In a follow-up to her Restoration London,
Picard delivers an encyclopedic distillation of mid-18th-century daily life in Europe's largest, most dynamic city—i.e., she conveys what it was like to be Sam Johnson's neighbor. Her zoom lens focuses on living and working conditions of both rich and poor, health and welfare systems (such as they were), crime and punishment, pleasures, cuisine, fads and fashions, manners and customs. She also features the gray fogs, rank smells, black filth, grinding poverty, nearly nonexistent hygiene (among all classes) and rampant disease. Her sources include travelers' accounts, local diarists, the Gentleman's Magazine,
the Ladies Dispensary, or Every Woman Her Own Physician
and Boswell's frank journals. Readers will not look again at historical portraits of Londoners without shuddering at what most history books conceal. Much of Picard's jocularity succeeds, as when she considers prices: "enough gin to get drunk on" cost a penny, "enough gin to get dead drunk on" cost tuppence; two-and-a-half shillings—slightly more than a journeyman tailor's daily pay—could get a tooth extracted or buy a chicken; a shilling and a pint of cheap wine afforded one a prostitute. This pleasingly plotless book offers fascinating snapshots of the appealing and the repellant in a particular time and place. 32 pages of color and b&w photos not seen by PW. (July)

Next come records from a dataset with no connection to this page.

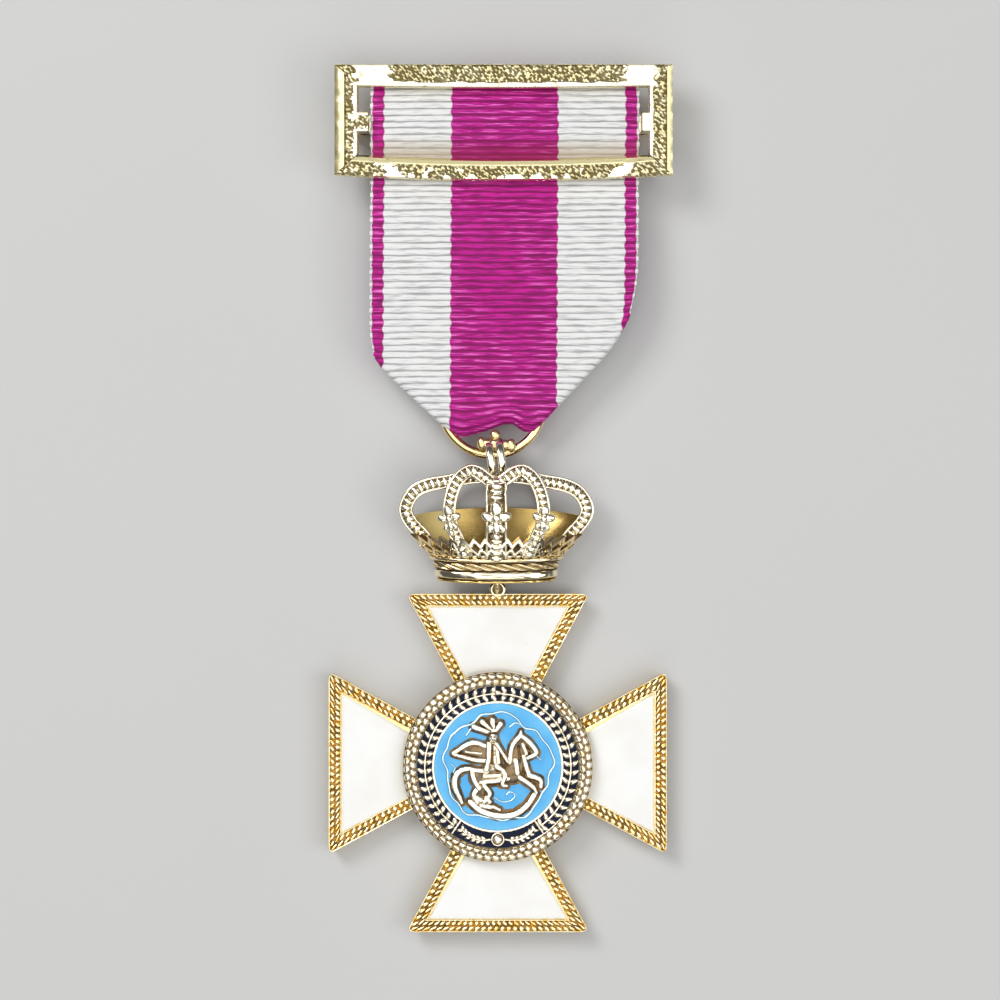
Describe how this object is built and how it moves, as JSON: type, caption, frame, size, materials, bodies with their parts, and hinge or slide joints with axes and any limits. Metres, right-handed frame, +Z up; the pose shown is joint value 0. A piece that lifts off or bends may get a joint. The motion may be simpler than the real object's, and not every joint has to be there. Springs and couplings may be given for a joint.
{
  "type": "order cross on a ribbon with a brooch bar",
  "caption": "Gilt and enamel order cross under a crown, hung from a striped ribbon folded to a ring and looped over a brooch bar, lying face up.",
  "frame": {"origin": "on the surface that the object lies on, under the middle of its bounding box", "axes": "+Z up, out of the face; +Y along the length, from the cross towards the brooch bar; +X to the wearer's left, the right of the picture"},
  "size_m": [0.0384, 0.097, 0.0094],
  "materials": {
    "gilt_bar": "stippled with polished edges",
    "gilt_plain": "polished",
    "gilt_chased": "chased and polished",
    "ribbon": "ribbed silk",
    "white_enamel": "glossy enamel",
    "dark_enamel": "glossy enamel",
    "sky_enamel": "glossy enamel"
  },
  "bodies": {
    "root": {"bar_frame": "gilt_bar", "brooch_pin": "gilt_plain", "ribbon": "ribbon", "suspension_ring": "gilt_plain", "crown": "gilt_chased", "link_ring": "gilt_plain", "cross_body": "gilt_chased", "enamel_top": "white_enamel", "enamel_right": "white_enamel", "enamel_bottom": "white_enamel", "enamel_left": "white_enamel", "medallion": "gilt_chased", "band_enamel": "dark_enamel", "sky_enamel": "sky_enamel", "rider_relief": "gilt_chased", "band_leaves": "gilt_chased"}
  },
  "joints": []
}
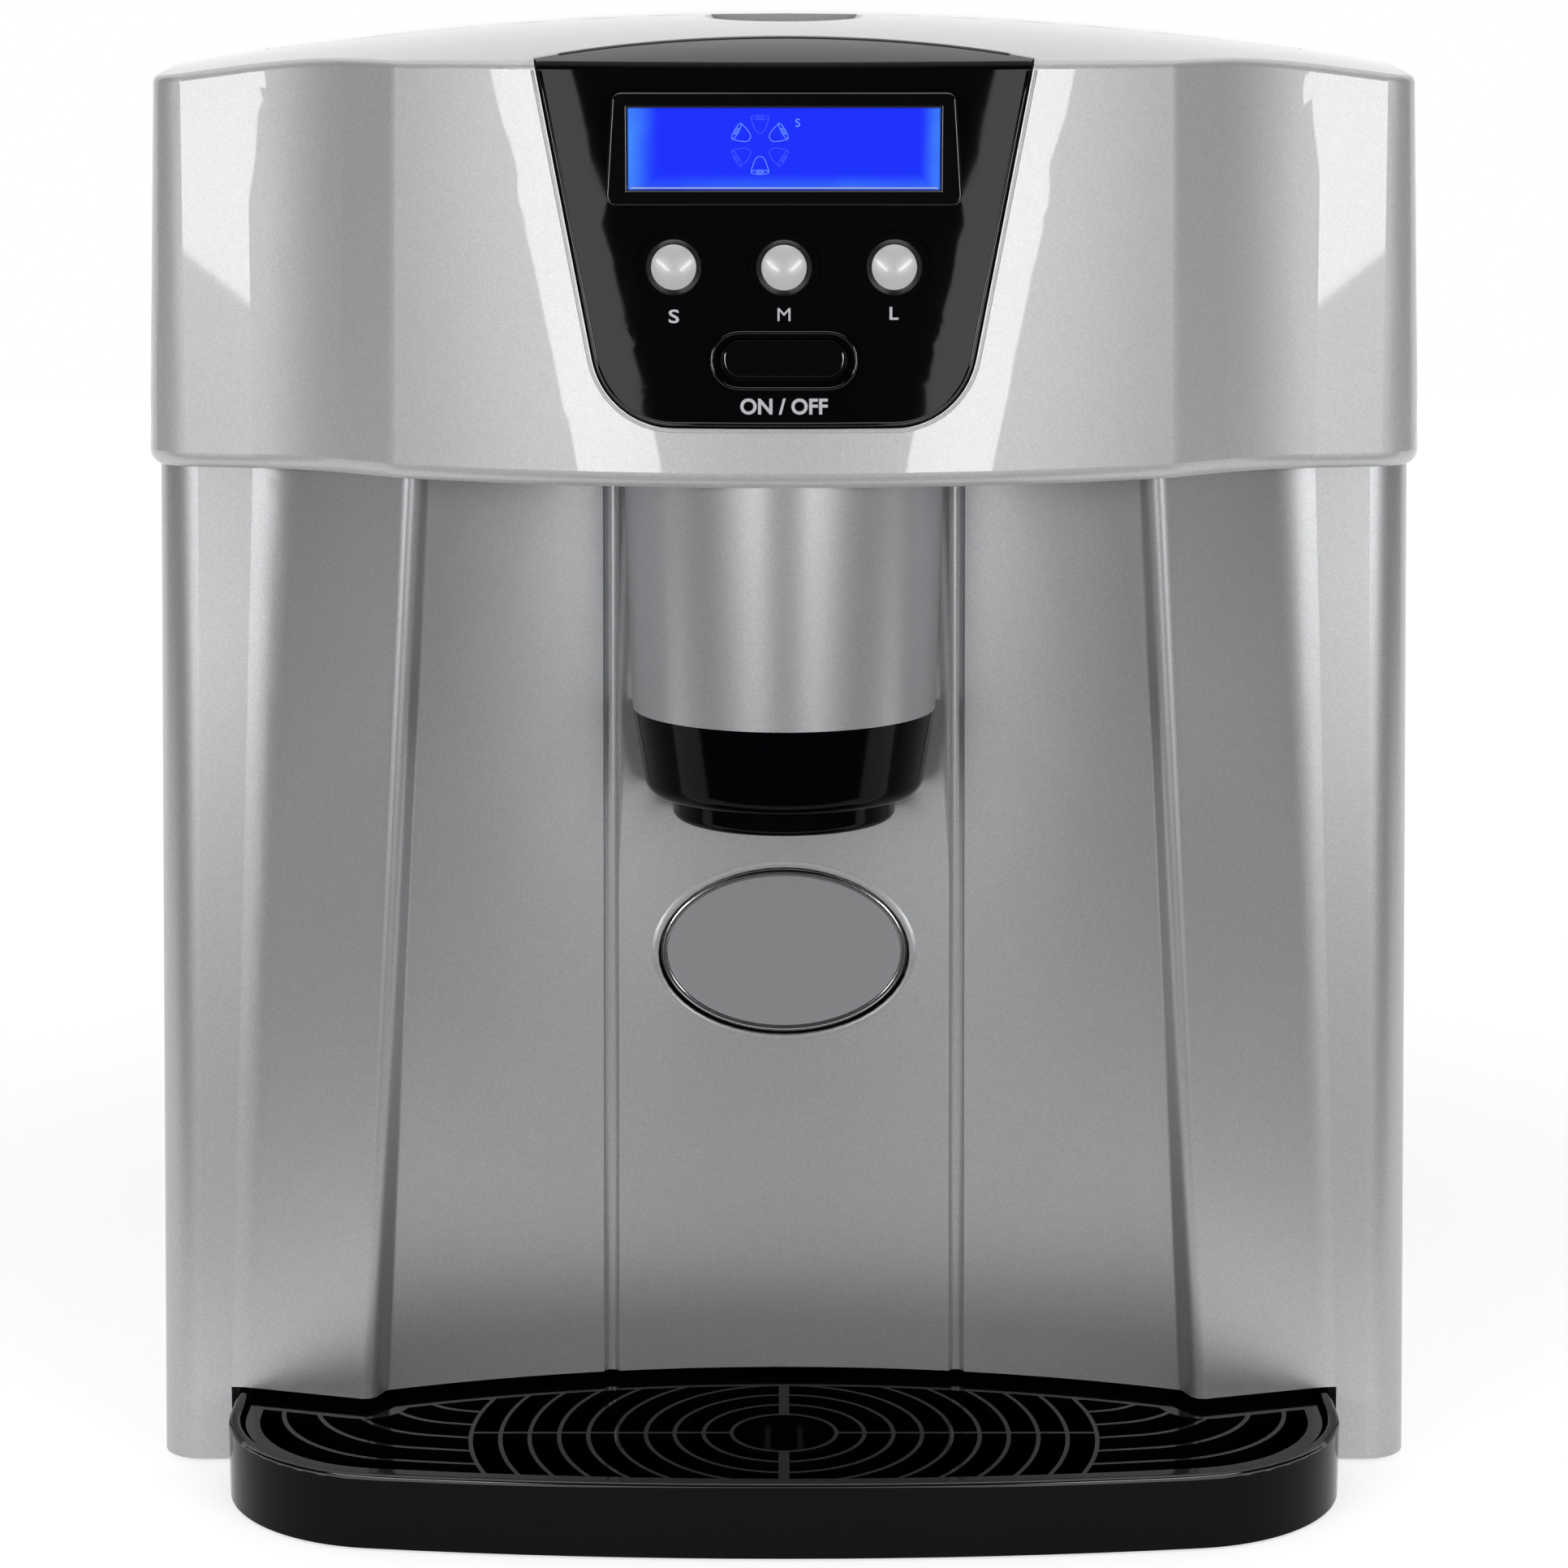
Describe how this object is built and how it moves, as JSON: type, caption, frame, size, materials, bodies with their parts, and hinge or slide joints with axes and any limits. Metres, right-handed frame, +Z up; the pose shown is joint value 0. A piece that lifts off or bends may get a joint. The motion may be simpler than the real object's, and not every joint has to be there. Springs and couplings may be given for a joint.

Forecast:The audience for this may be less specialized than it would seem, as film-goers and readers of period novels will find this chatty book an intriguing contrast to romantic depictions. It may also get a boost from a minor Johnson/Boswell revival, including the publication late last year of Peter Martin's
A Life of James Boswell and Adam Sisman's forthcoming
Boswell's Presumptuous Task: The Making of the Life of Dr. Johnson.